There are old tunes and new tunes, some popularized, adapted or composed in America and others more recently "imported" from Ireland. This represents pretty well the Irish-American musical repertoire these days — tunes learned from all sources: from other musicians, from books and other tune publications, records and, of course, the ubiquitous cassette recorder, which in the last two decades has revolutionized the way in which the music is passed on. Nowhere is the living link between the tradition in Ireland and the tradition in America better illustrated than in the brisk trading and copying of cassette tapes recorded at sessions anywhere between Dublin and Los Angeles.
As individuals, and in groups, many of the women on this record have had spectacular success competitively in America and in Ireland. This has been of great value for all of them in the sense that it has helped legitimize the expatriate tradition which they represent. However, the importance of music for these young women goes way beyond the realm of competitive playing. They are all currently at the very heart of the informal social "scene" which has been the mainstay of Irish music in America for centuries — a "scene" which simply involves musicians getting together to enjoy friendship, music, conversation, and good times.
Apart from the instrumental tradition, another aspect of Irish culture is represented by two fine performers of the Sean-nós (old style) song tradition in the Gaelic language, a neglected aspect of our heritage which represents an important cultural link with the Celtic past. Both come from Connemara in County Galway, a region long famous for its wonderful highly stylized singing. The Seán nós tradition has fared nearly as well as the instrumental tradition in the United States. This is partly because the Gaelic language makes the tradition less accessible, but also because the old world context — the intimate rural house party — hardly exists among Irish immigrants any longer. But, nevertheless, the old singing tradition survives tenaciously.
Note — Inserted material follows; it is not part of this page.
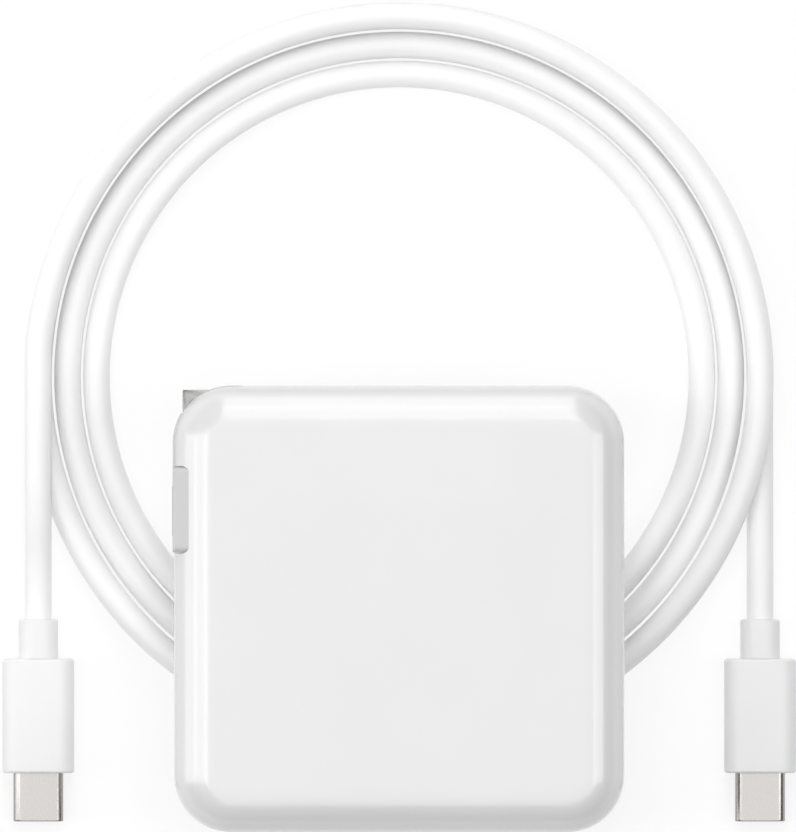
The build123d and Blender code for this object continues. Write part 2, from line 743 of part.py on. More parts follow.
def make_coil():
    """The coil's outer shape: three lanes side by side, and the lane that lies on them."""
    outer = LANE_RADII[0] + CABLE_RADIUS
    inner = LANE_RADII[-1] - CABLE_RADIUS
    with BuildPart() as coil:
        with BuildSketch(Plane.XY.offset(FLOOR)):
            with Locations(RING_CENTRE):
                Circle(outer)
                Circle(inner, mode=Mode.SUBTRACT)
        extrude(amount=CABLE)
        extrude(upper_sector(LANE_RADII[0] - CABLE_RADIUS, outer, -40, 220), amount=CABLE)
        extrude(upper_sector(inner, outer, -150, 120), amount=CABLE)
    write(coil, "cable_coil")


def tangent_radii(points):
    """For each corner, the largest arc that its two runs leave room for."""
    radii = []
    for before, corner, after in zip(points, points[1:], points[2:]):
        one, other = corner - before, after - corner
        turn = math.radians(one.get_angle(other))
        radii.append(0.45 * min(one.length, other.length) / math.tan(turn / 2))
    return radii


def make_tail(label, side, heights):
    """The uncoiled stretch of cable between a plug and the coil."""
    points = [Vector(side * PLUG_X, y, z) for y, z in heights]
    radii = tangent_radii(points)
    with BuildPart() as tail:
        with BuildLine() as path:
            FilletPolyline(*points, radius=radii)
        with BuildSketch(Plane(path.line @ 0, z_dir=path.line % 0)):
            Circle(CABLE_RADIUS)
        sweep(path=path.line)
    length = sum(edge.length for edge in path.line.edges())
    expected = math.pi * CABLE_RADIUS**2 * length
    rounded = [round(radius, 1) for radius in radii]
    share = tail.part.volume / expected
    print(label, "length", round(length, 1), "bends", rounded, "volume share", round(share, 4))
    write(tail, label)


def make_cable():
    """The whole cable: a plug, a tail, the coil, a tail and a plug."""
    make_coil()
    make_tail("cable_tail_left", -1, LEFT_TAIL)
    make_tail("cable_tail_right", 1, RIGHT_TAIL)
    make_plug("left_plug", -1)
    make_plug("right_plug", 1)


make_casing()
make_prongs()
make_electronics()
make_output_board()
make_port()
make_cable()
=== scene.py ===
import json
import math

import bmesh
import bpy
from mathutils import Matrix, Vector


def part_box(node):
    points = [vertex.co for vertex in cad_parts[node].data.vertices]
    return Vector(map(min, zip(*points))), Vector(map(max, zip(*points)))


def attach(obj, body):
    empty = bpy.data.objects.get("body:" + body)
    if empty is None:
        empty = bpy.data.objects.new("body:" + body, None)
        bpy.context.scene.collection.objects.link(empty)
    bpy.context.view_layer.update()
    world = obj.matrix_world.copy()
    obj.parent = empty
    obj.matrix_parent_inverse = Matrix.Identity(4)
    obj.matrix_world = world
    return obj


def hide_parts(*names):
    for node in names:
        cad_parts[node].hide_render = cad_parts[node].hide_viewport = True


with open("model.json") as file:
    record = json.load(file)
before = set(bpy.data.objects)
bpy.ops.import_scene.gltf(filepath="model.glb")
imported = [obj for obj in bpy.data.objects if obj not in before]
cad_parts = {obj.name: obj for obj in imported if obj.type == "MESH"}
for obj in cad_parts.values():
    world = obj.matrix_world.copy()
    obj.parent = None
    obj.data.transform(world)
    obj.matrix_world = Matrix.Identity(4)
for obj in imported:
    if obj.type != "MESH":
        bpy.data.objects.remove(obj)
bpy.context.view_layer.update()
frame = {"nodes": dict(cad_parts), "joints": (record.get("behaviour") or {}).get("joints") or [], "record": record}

# Lengths are in millimetres until a mesh, curve, lamp or camera is made.
MM = 0.001
MAIN_BODY = "adapter"
TURNING_BODY = "prongs"

# ----------------------------------------------------------------- camera and studio
CAMERA_PLACE = (-0.2, 31.7, 4500.0)
WIDTH_SEEN = 131.0
SENSOR_WIDTH = 36.0
FARTHEST_SEEN_M = 100.0
# The brightness of the room, and of the floor where it's far away, and the heights
# between which the room's walls change from one to the other.
ROOM = 0.08
FAR_FLOOR = 0.81
PALE_BELOW = 0.02
DIM_ABOVE = 0.10
FLOOR_REACH = 30000
FLOOR_GREYS = (0.21, 0.23)
FLOOR_GLOW = 0.755
# Each lamp's name, place, width and height, and radiance. All are turned to one point.
LIT_POINT = (0, 25, 0)
STRIP = (520, 860)
LAMPS = (
    ("overhead", (100, -150, 1600), (1500, 1500), 1.85),
    ("left_low", (-1150, 25, 430), STRIP, 2.6),
    ("left_high", (-780, 25, 1080), STRIP, 3.0),
    ("top_low", (0, 1175, 430), STRIP, 2.6),
    ("top_high", (0, 805, 1080), STRIP, 3.0),
    ("right_high", (900, 25, 1120), (560, 700), 2.9),
)

# ------------------------------------------------------------------------ materials
# The part of a noise field's range that colour and roughness are spread over.
NOISE_LOW = 0.2
NOISE_HIGH = 0.8
BLOTCH_SCALE = 60
SHEEN_SCALE = 900
SHEEN_SPREAD = 0.02
DRAWING_SCALE = 900


def cad_box(node):
    """A CAD node's lowest and highest corners, in millimetres."""
    low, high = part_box(node)
    return Vector(low) / MM, Vector(high) / MM


# --------------------------------------------------------------- the adapter's body
TOP_HIGH = cad_box("housing_top")[1]
HALF_X = TOP_HIGH.x
HALF_Y = TOP_HIGH.y
HALF_Z = TOP_HIGH.z
CORNER = 9.4
EDGE = 6.9
EDGE_POWER = 2.2
WALL = 2.2
# The joint groove: its depth, half its width, and the ease of its lips.
SEAM_DEPTH = 0.22
SEAM_HALF = 0.14
SEAM_EASE = 0.06
PORT_CLEARANCE = 0.15
PORT_FLARE = 0.35
# Well outside the body: to its left, beyond its top edge, and above and below it.
CLEAR_X = -2 * HALF_X
CLEAR_Y = 2 * HALF_Y
CLEAR_Z = 20

# ------------------------------------------------------------------- the prong bay
BAY_LOW, BAY_HIGH = cad_box("prong_bay_frame")
BAY_BACK = BAY_HIGH.x
BAY_FACE = BAY_LOW.x
TAB_HALF = BAY_HIGH.z
TAB_Y = (9.3, 23.3)
TAB_ROUND = 1.0
TAB_RIM = 0.5
TAB_GAP = 0.14
LINER_HALF = 9.0
LINER_PROUD = 0.2
LINER_PROUD_TOP = 32.2
SLOT_BACK = -28.8
SLOT_WIDTH = 2.4
POCKET_RADIUS = 6.2
POCKET_HALF = 9.7
WINDOW_Y = (14.0, 19.0)
WINDOW_HALF = 8.2
JOINT = next(joint for joint in frame["joints"] if joint["name"] == "prong_fold")
PIVOT = Vector(JOINT["pos_m"]) / MM
HUB_RADIUS = 5.9
HUB_LOW, HUB_HIGH = cad_box("prong_hub")
PIN_HOLE_RADIUS = 1.3
PIN_HOLE_HALF = 12.3
BLADES = {"line": "blade_line", "neutral": "blade_neutral"}
BLADE_HOLE = 1.6
BLADE_HOLE_FROM_TIP = 4.2
SHOULDER_DEPTH = 1.9
ROOT_HALF = 1.0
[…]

So here they are: from New York, Philadelphia, Boston, Chicago, Minneapolis and Los Angeles, all truly outstanding musicians and singers, whose ability and enthusiasm bodes well for the survival and growth of Irish traditional culture in America for many years to come.
Mick Moloney
About The Project
During a conversation in the spring of 1984, Mick Moloney drew our attention to the remarkable number of Irish-American women now performing traditional Irish music in the United States. We were immediately struck by the unique significance of this phenomenon, for it contrasts sharply with most of the other ethnic communities with whom we have worked where, almost without exception, all the instrumentalists are men.
In order to recognize and celebrate this development in Irish music, we asked Mick to organize a concert series featuring some of these women. The quality of the music at the three sold-out concerts and the enthusiastic audience response convinced us to document the music and share some of it with a wider public.
The Ethnic Folk Arts Center is proud to offer this recording which presents some of the finest Irish women musicians in the nation performing together on record for the first time. As one of the women suggested, what better name for the project than one of the fine old Irish tunes, "Cherish the Ladies."